Task goal: Single out each line with the word "that" and copy it.

### Dataset extract ###

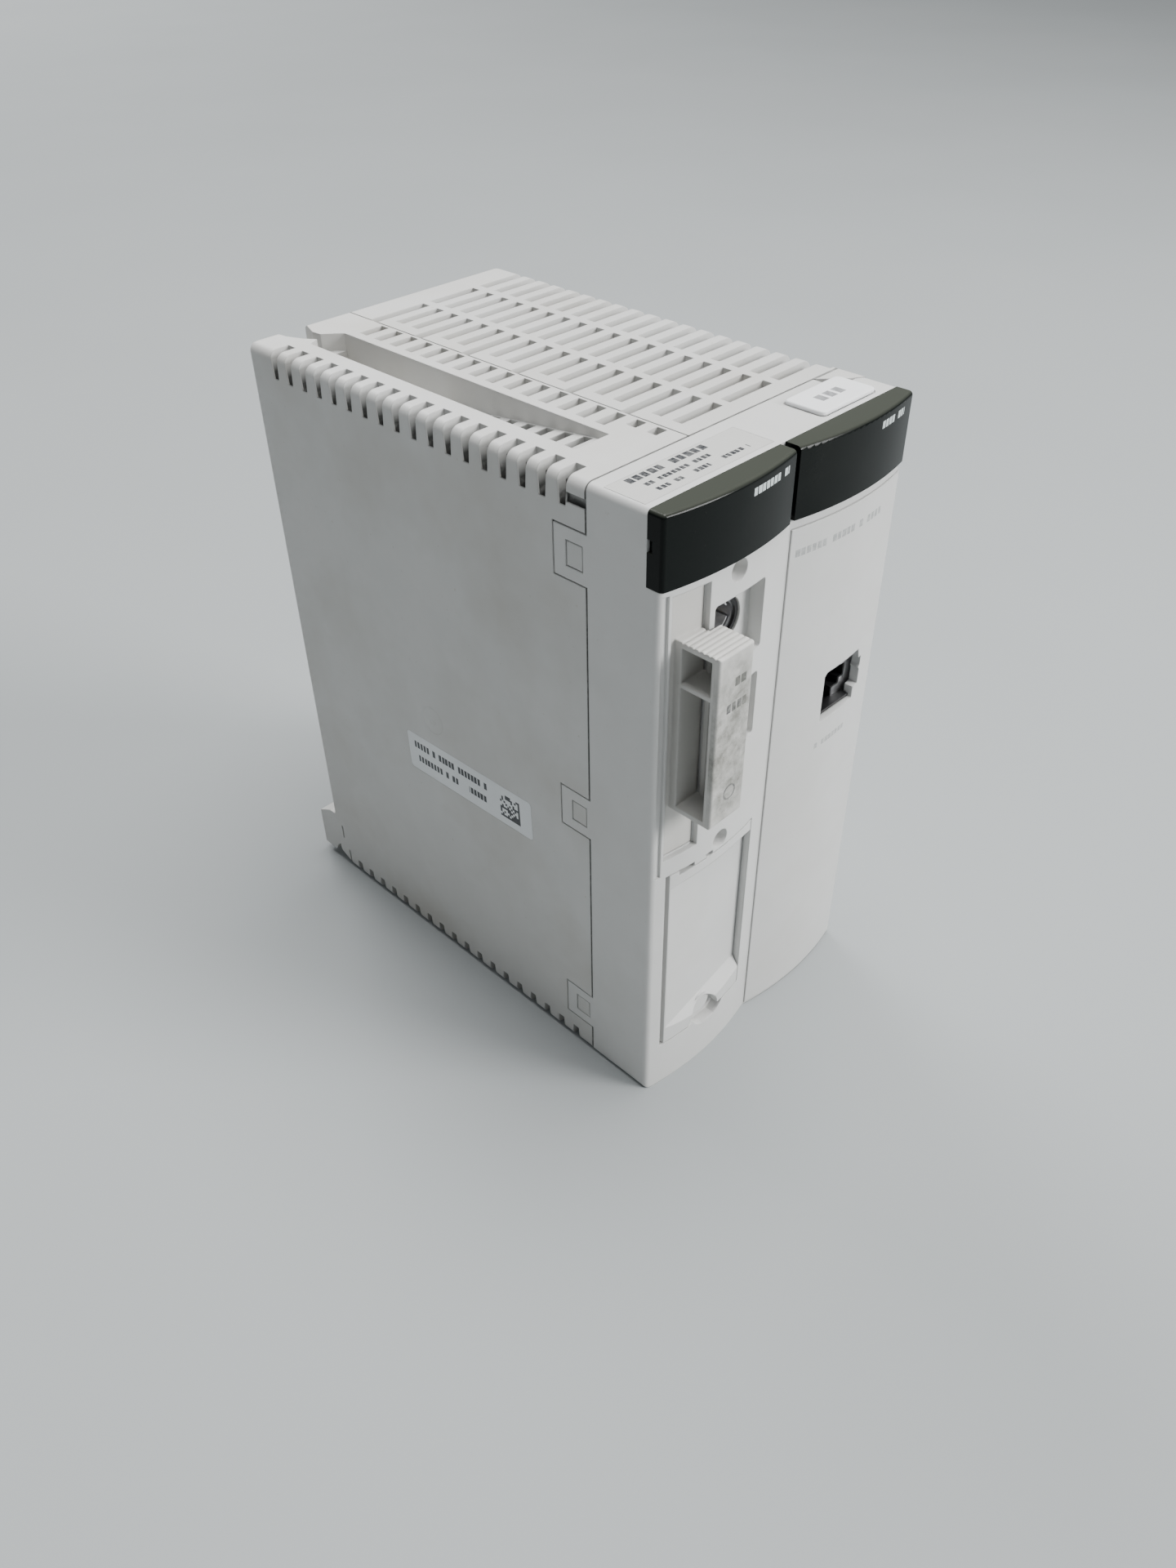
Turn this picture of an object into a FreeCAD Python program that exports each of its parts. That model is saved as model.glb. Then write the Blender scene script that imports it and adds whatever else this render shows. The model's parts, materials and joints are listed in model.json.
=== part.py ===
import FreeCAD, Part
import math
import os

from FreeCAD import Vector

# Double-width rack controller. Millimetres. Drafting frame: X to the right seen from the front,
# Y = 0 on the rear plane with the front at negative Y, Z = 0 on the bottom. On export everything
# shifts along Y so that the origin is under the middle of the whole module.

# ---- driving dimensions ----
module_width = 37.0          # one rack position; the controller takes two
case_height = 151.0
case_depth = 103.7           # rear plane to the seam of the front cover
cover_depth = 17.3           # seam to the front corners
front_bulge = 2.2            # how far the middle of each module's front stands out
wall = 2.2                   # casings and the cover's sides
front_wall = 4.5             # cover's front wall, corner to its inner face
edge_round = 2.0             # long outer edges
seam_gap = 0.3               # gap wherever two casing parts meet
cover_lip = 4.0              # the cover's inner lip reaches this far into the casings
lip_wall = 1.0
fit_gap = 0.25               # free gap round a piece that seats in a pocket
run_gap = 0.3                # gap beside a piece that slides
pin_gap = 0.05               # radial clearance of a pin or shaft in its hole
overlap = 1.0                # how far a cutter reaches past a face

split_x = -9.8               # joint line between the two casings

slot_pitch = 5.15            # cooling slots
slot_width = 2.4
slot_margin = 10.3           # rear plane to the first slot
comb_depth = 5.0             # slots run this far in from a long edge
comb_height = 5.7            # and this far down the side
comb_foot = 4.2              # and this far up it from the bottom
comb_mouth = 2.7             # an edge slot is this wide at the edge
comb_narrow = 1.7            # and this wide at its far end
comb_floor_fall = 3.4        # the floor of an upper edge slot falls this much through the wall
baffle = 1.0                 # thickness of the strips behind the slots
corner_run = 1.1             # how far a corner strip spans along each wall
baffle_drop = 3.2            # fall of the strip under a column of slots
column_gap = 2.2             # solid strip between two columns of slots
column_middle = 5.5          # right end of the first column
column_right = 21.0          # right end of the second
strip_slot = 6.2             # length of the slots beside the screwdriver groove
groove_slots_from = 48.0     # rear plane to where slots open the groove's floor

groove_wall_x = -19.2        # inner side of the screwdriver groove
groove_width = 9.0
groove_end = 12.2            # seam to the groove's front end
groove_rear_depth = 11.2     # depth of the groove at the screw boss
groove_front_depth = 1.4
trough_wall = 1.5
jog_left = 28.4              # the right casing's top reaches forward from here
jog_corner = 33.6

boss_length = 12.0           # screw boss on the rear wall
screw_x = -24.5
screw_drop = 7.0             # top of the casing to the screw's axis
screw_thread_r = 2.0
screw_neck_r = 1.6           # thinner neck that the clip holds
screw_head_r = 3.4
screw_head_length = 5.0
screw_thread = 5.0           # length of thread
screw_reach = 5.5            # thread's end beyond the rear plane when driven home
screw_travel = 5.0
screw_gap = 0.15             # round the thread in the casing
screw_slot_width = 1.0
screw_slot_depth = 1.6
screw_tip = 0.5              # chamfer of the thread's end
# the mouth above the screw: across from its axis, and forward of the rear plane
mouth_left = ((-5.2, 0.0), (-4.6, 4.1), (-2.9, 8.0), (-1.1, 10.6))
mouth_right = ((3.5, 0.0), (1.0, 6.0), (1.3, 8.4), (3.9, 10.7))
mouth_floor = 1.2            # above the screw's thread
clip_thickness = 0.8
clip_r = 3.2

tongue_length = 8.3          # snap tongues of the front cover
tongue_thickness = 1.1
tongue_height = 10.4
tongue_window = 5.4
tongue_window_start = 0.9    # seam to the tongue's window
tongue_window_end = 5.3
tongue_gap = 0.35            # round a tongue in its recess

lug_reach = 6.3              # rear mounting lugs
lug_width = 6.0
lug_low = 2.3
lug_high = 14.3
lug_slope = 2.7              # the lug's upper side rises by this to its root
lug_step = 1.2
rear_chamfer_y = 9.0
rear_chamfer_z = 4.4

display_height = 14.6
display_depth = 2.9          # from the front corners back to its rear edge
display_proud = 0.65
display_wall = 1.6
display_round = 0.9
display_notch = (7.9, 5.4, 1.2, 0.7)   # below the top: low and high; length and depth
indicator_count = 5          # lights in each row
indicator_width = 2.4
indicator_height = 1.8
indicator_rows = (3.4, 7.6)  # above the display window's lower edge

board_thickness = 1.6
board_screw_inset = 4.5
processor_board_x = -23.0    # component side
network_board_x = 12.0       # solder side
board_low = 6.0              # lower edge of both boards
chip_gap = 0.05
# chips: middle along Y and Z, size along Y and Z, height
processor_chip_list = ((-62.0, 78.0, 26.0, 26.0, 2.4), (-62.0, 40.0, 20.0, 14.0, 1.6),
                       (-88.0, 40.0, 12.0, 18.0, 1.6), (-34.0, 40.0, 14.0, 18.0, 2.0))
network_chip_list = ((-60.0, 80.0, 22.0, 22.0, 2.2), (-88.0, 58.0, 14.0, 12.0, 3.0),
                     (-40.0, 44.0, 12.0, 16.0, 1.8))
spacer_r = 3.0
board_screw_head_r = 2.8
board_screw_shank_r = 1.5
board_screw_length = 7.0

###

Written solution:
Turn this picture of an object into a FreeCAD Python program that exports each of its parts. That model is saved as model.glb. Then write the Blender scene script that imports it and adds whatever else this render shows. The model's parts, materials and joints are listed in model.json.
# shifts along Y so that the origin is under the middle of the whole module.
fit_gap = 0.25               # free gap round a piece that seats in a pocket
run_gap = 0.3                # gap beside a piece that slides
screw_neck_r = 1.6           # thinner neck that the clip holds